With loans and solar panels from China, the massive solar park has been opened a year and is already powering the surrounding areas. Now the Chinese supplier is pushing for an expansion.

960,000 solar panels have been installed at the Cauchari park

Silvia Naishtat

CAUCHARI — Driving across the border with Chile into the northwest Argentine department of Susques, you may spot what looks like a black mass in the distance. Arriving at a 4,000-meter altitude in the municipality of Cauchari, what comes into view instead is an assembly of 960,000 solar panels. It is the world's highest photovoltaic (PV) park, which is also the second biggest solar energy facility in Latin America, after Mexico's Aguascalientes plant.

Spread over 800 hectares in an arid landscape, the Cauchari park has been operating for a year, and has so far turned sunshine into 315 megawatts of electricity, enough to power the local provincial capital of Jujuy through the national grid.

It has also generated some $50 million for the province, which Governor Gerardo Morales has allocated to building 239 schools.

Abundant sunshine, low temperatures

The physicist Martín Albornoz says Cauchari, which means "link to the sun," is exposed to the best solar radiation anywhere. The area has 260 days of sunshine, with no smog and relatively low temperatures, which helps keep the panels in optimal conditions.

Its construction began with a loan of more than $331 million from China's Eximbank, which allowed the purchase of panels made in Shanghai. They arrived in Buenos Aires in 2,500 containers and were later trucked a considerable distance to the site in Cauchari . This was a titanic project that required 1,200 builders and 10-ton cranes, but will save some 780,000 tons of CO2 emissions a year.

It is now run by 60 technicians. Its panels, with a 25-year guarantee, follow the sun's path and are cleaned twice a year. The plant is expected to have a service life of 40 years. Its choice of location was based on power lines traced in the 1990s to export power to Chile, now fed by the park.

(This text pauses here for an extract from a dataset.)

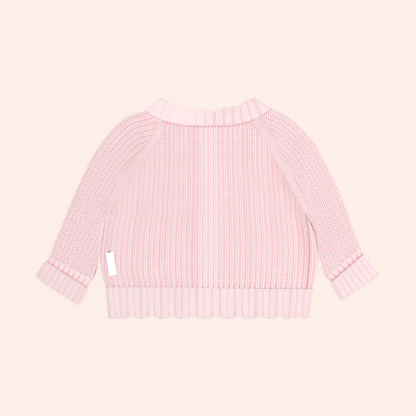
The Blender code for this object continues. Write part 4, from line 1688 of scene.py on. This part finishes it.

Chinese engineers working in an office at the Cauchari park


Chinese want to expand

The plant belongs to the public-sector firm Jemse (Jujuy Energía y Minería), created in 2011 by the province's then governor Eduardo Fellner. Jemse's president, Felipe Albornoz, says that once Chinese credits are repaid in 20 years, Cauchari will earn the province $600 million.

The Argentine Energy ministry must now decide on the park's proposed expansion. The Chinese would pay in $200 million, which will help install 400,000 additional panels and generate enough power for the entire province of Jujuy.

The park's CEO, Guillermo Hoerth, observes that state policies are key to turning Jujuy into a green province. "We must change the production model. The world is rapidly cutting fossil fuel emissions. This is a great opportunity," Hoerth says.

The province's energy chief, Mario Pizarro, says in turn that Susques and three other provincial districts are already self-sufficient with clean energy, and three other districts would soon follow.